Before touching messy real-world markets, let’s build a small, clean sandbox. Suppose two stocks, A and B, are each driven by a shared latent factor F plus independent noise. If F follows a random walk and each stock is simply F + noise, then the stocks look like random walks on their own, but crucially, their difference behaves like noise around zero. That’s the essence of mean reversion in a spread.

In Python:

import numpy as np

np.random.seed(112)

# Shared factor: random walk
F = [50]
for i in range(252):
    F.append(F[i] + np.random.randn())
F = np.array(F)

# Prices as factor + idiosyncratic noise
P_a = F + np.random.randn(len(F))
P_b = F + np.random.randn(len(F))

Plot A and B on separate charts and both look like drunkards’ walks. Overlay them, however, and you’ll notice they tend to track each other closely. Now construct a market-neutral spread:

Spread_t = Price_A_t – Price_B_t

Because the common random-walk component cancels out, the spread jitters around zero, mean-reverting noise rather than a trending series.

image.png

From Intuition to Rules: A Simple Band Strategy

Once we have a spread with stationary behavior, turning it into a strategy is straightforward. Compute the spread’s rolling mean and standard deviation. Then:

  1. Go long the spread (long A, short B) when the spread falls 2 standard deviations below its mean.

  2. Close the long when the spread crosses back up through the mean.

  3. Go short the spread (short A, long B) when the spread rises 2 standard deviations above its mean.

  4. Close the short when the spread crosses down through the mean.

This is the Bollinger-band archetype for mean reversion. On our synthetic series, the rules generate a handful of sensible trades: the spread wanders, taps the bands, snaps back, and we monetize that snap.
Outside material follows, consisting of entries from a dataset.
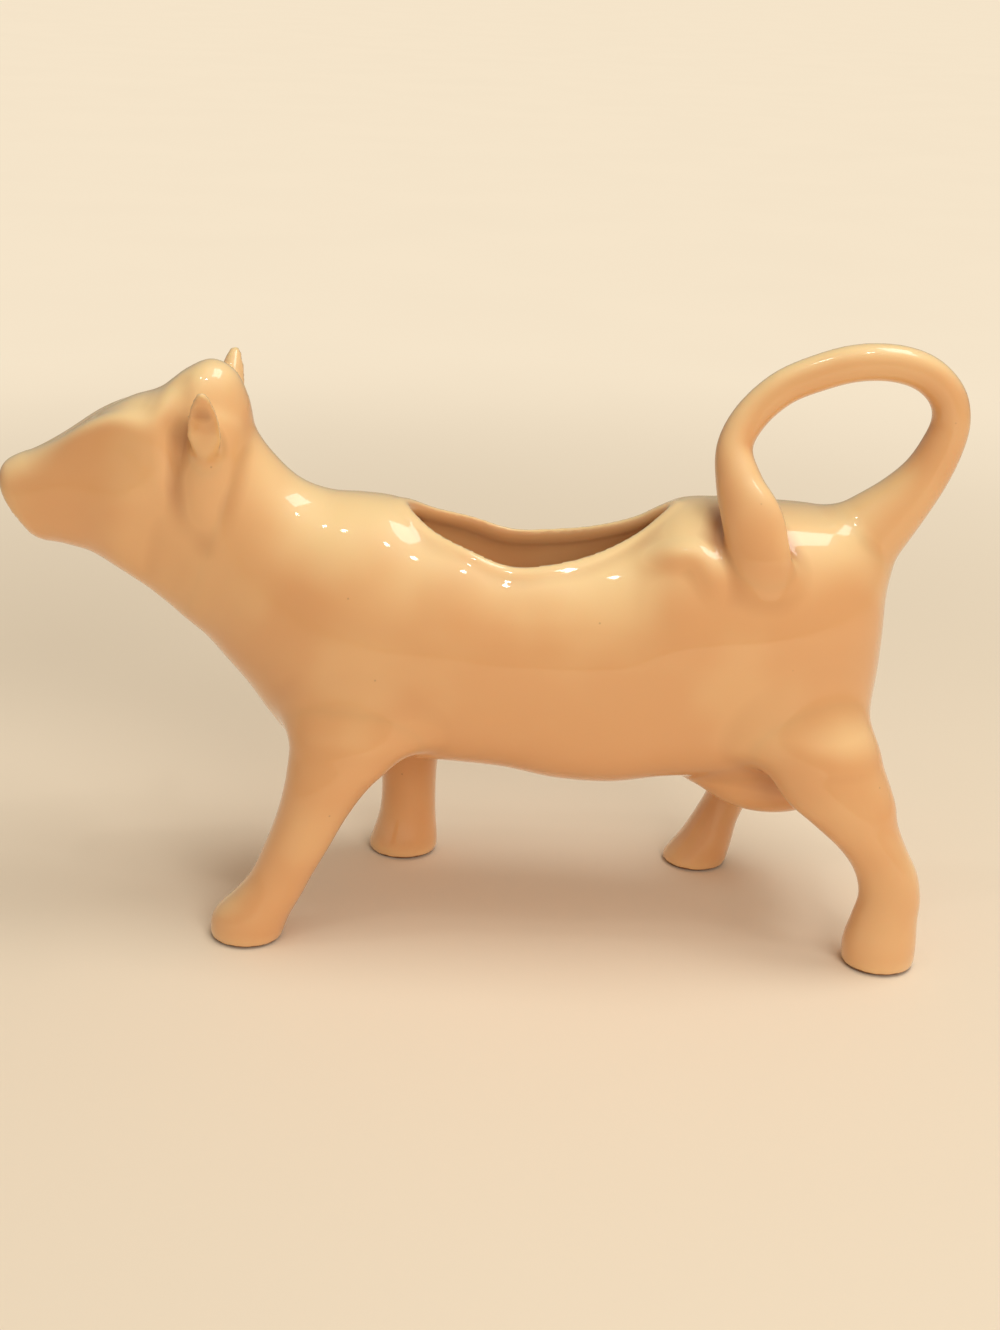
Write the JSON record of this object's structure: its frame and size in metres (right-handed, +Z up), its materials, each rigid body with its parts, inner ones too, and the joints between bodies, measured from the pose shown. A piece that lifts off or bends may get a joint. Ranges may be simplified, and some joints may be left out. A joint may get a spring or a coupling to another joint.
{
  "type": "cow creamer",
  "caption": "Glazed ceramic cream jug in the form of a walking cow: filled through the back, poured from the mouth, with the looped tail as its handle.",
  "frame": {"origin": "on the table, under the middle of the cow's bounding box", "axes": "+Z up, the cow looks along -X and its tail is at +X, its left flank faces -Y"},
  "size_m": [0.1863, 0.0556, 0.12],
  "materials": {
    "cream_glaze": "glossy clear glaze over a cream body"
  },
  "bodies": {
    "root": {"body_shell": "cream_glaze", "head": "cream_glaze", "ear_left": "cream_glaze", "ear_right": "cream_glaze", "leg_front_left": "cream_glaze", "leg_front_right": "cream_glaze", "leg_rear_left": "cream_glaze", "leg_rear_right": "cream_glaze", "udder": "cream_glaze", "tail_handle": "cream_glaze"}
  },
  "joints": []
}
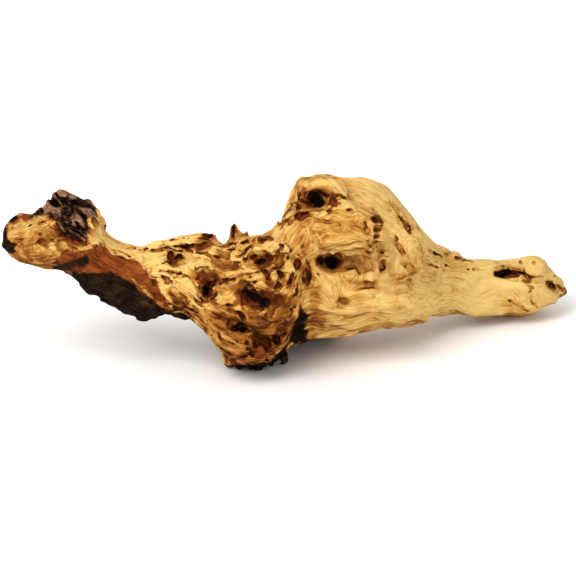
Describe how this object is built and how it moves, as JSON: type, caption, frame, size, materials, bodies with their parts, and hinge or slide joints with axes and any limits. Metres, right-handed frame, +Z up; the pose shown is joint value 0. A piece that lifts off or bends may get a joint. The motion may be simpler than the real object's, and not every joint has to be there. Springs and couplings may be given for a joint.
{
  "type": "mopani wood",
  "caption": "Weathered two-tone driftwood branch with a knobbly root end, a burl full of knot holes on a ragged foot, a high shoulder and a tapering tail.",
  "frame": {"origin": "under the middle of the wood, on the surface it lies on", "axes": "+X along its length from the root end to the tail, +Y to the back, +Z up"},
  "size_m": [0.3056, 0.1326, 0.1102],
  "materials": {
    "wood": "bare weathered hardwood: pale golden sapwood, red-brown heartwood and dark bark"
  },
  "bodies": {
    "root": {"mopani_wood": "wood"}
  },
  "joints": []
}
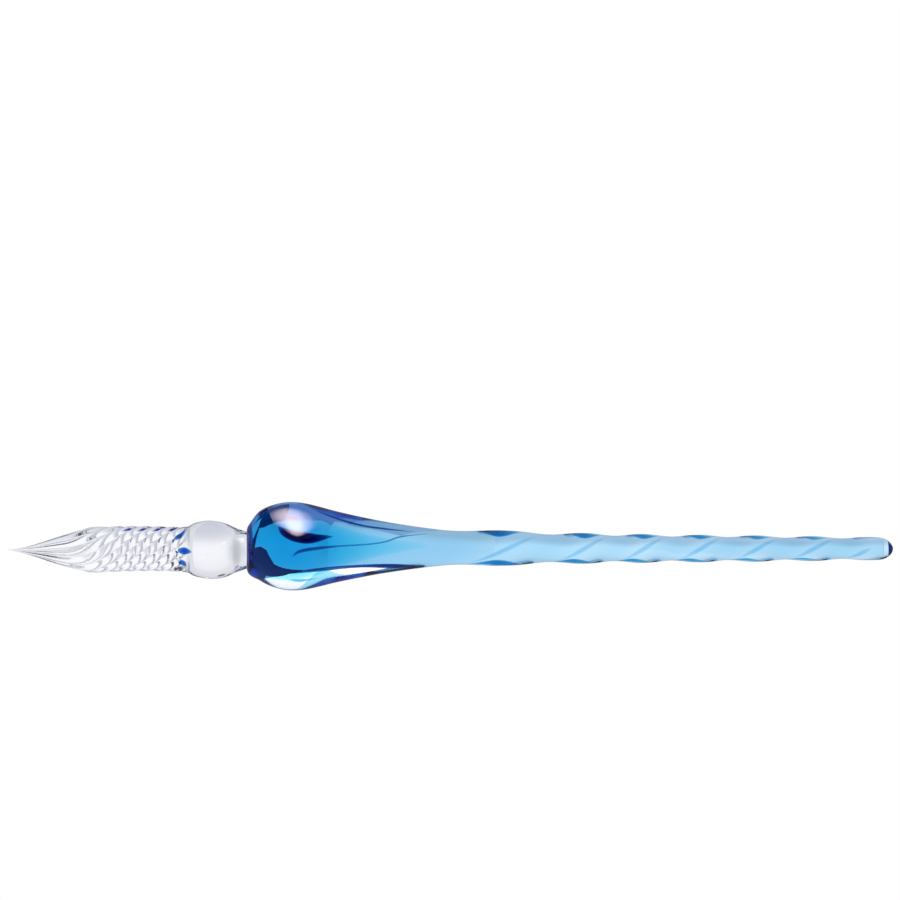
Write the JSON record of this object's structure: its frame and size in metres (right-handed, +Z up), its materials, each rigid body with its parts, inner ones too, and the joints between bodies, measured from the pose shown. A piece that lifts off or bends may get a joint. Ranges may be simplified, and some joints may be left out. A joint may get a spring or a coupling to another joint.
{
  "type": "glass dip pen",
  "caption": "Flame-worked glass dip pen with a spiral fluted nib, a clear knop, a solid blue grip bulb and a twisted stem, lying at rest.",
  "frame": {"origin": "bottom centre of the box round the pen, on the surface that it lies on", "axes": "+X from the nib to the butt, +Z up; the pen lies on its bulb and its butt, so its own axis leans about 3.3 degrees, nib up"},
  "size_m": [0.1748, 0.0174, 0.0175],
  "materials": {
    "clear_glass": "clear, fire-polished, with a few seed bubbles",
    "blue_glass": "transparent azure, fire-polished, paler where the glass is thin"
  },
  "bodies": {
    "root": {"nib": "clear_glass", "knop": "clear_glass", "grip_bulb": "blue_glass", "twisted_stem": "blue_glass"}
  },
  "joints": []
}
Toy backtest takeaway. With a 1-share per leg position, our synthetic example produced ~15 trades and about $43 in total P&L (≈$2.87 per trade). Scale the position to 100 shares per leg and it’s about $4,300 exactly linear because we excluded costs, slippage, borrow fees, and execution constraints.

image.png

The point isn’t the dollar figure; it’s the logic chain:

common factor → stationary spread → band rules → monetizable reversion.